[A Gunner Aboard the """"Yankee"""" by Russell Doubleday]@TWC D-Link book
A Gunner Aboard the """"Yankee""""

CHAPTER XVII
14/18

One moment the end of the bridge would rise high in air and the next almost bury itself in the seething waters.
The wind roared, the lightning flashed, and the thunder rolled.
The dense fog hung like a curtain round the ship, so the whistle was blown incessantly.
The boatswain's mate ordered me to go forward and stand an hour's watch on the bridge.

I obeyed, creeping on all fours most of the time, till I reached the opening between the deck houses.
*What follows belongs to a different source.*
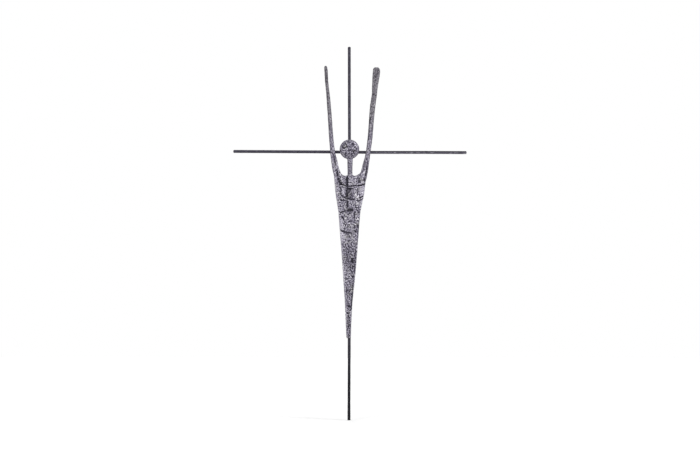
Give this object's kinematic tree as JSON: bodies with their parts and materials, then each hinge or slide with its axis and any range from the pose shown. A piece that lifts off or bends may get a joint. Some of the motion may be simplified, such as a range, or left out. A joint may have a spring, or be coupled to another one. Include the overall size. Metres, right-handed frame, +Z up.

I escaped, by a hair's breadth, a sea which came over the side like a solid green wall.
The man on the port end of the bridge whom I relieved, shouted in my ear--he could not be heard otherwise--"You want to get a good hold or you'll be fired overboard in a jiffy." Then he left me.
It was the kind of a night one felt the need of companionship.
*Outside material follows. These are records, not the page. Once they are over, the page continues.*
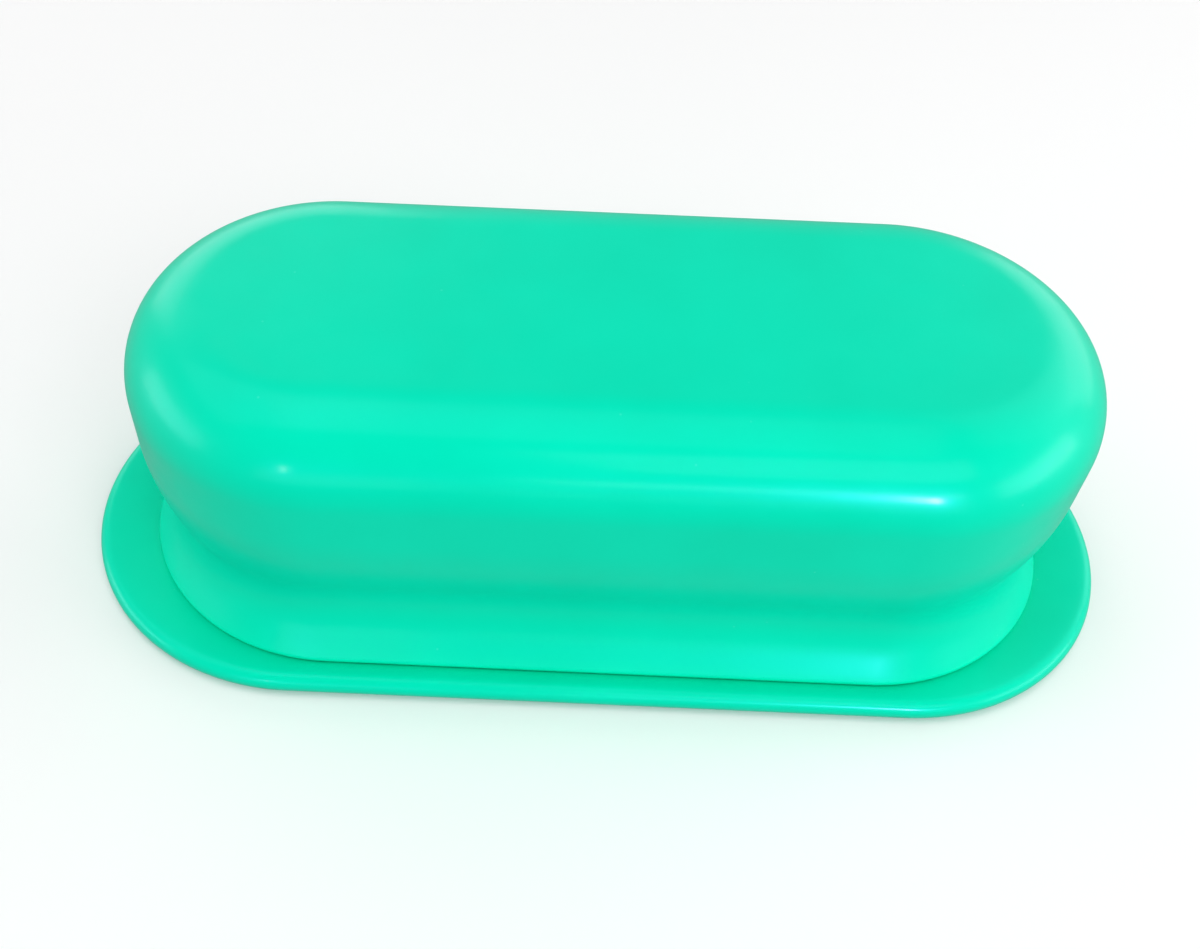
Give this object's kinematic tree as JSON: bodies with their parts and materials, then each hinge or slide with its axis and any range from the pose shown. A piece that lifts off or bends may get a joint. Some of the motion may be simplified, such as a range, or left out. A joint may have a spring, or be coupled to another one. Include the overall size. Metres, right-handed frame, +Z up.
{
  "type": "silicone soap mould with tray",
  "caption": "Deep stadium-shaped silicone soap mould with a rounded base, a necked wall and a flared lip, standing upside down on a shallow rimmed tray.",
  "frame": {"origin": "centre of the underside of the tray, on the table", "axes": "+X along the length of the mould and tray, +Y across, +Z up out of the table"},
  "size_m": [0.26, 0.1114, 0.0777],
  "materials": {
    "silicone_mould": "satin",
    "silicone_tray": "satin"
  },
  "bodies": {
    "tray": {"tray": "silicone_tray"},
    "mould": {"mould_body": "silicone_mould"}
  },
  "joints": [
    {"name": "mould_lift", "type": "slide", "parent": "tray", "child": "mould", "axis": [0, 0, 1], "range_m": [0, 0.1]}
  ]
}
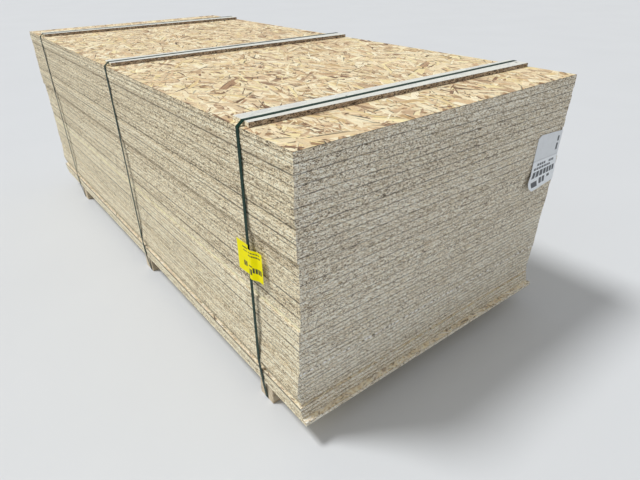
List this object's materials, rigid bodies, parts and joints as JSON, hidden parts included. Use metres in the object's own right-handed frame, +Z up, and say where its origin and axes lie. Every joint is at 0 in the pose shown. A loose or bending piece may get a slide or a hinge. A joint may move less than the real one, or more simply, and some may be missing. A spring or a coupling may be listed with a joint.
{
  "type": "stack of osb panels",
  "caption": "Strapped stack of oriented strand board sheets lying flat on timber bearers, with battens under the straps across the top, a hanging tag and a paper label.",
  "frame": {"origin": "on the floor under the middle of the stack, on the middle bearer's underside", "axes": "+X along the sheets' length, +Y across the stack, +Z up"},
  "size_m": [2.857, 1.2853, 1.0236],
  "materials": {
    "osb_sheet": "pressed wood strands, sawn edges",
    "bearer": "sawn softwood",
    "osb_batten": "pressed wood strands, weathered",
    "strap": "dark green, glossy",
    "tag": "yellow, matt",
    "label": "white, matt"
  },
  "bodies": {
    "root": {"osb_sheets_1": "osb_sheet", "osb_sheets_2": "osb_sheet", "osb_sheets_3": "osb_sheet", "osb_sheets_4": "osb_sheet", "osb_sheets_5": "osb_sheet", "osb_sheets_6": "osb_sheet", "osb_sheets_7": "osb_sheet", "osb_sheets_8": "osb_sheet", "osb_sheets_9": "osb_sheet", "bearer_front": "bearer", "bearer_middle": "bearer", "bearer_far": "bearer", "batten_front": "osb_batten", "batten_middle": "osb_batten", "batten_far": "osb_batten", "strap_front": "strap", "strap_middle": "strap", "strap_far": "strap", "tag": "tag", "label": "label"}
  },
  "joints": []
}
I spent a lonely hour on the bridge, eyes and ears strained for signs of other vessels, face and hands stung by the pelting rain.

Underlying all other thoughts was the consciousness that we carried several hundred tons of deadly explosive that might shift any moment or be ignited by a spark from a lamp and explode.
The sandbags stored about the steering gear broke loose and were heaped in picturesque confusion.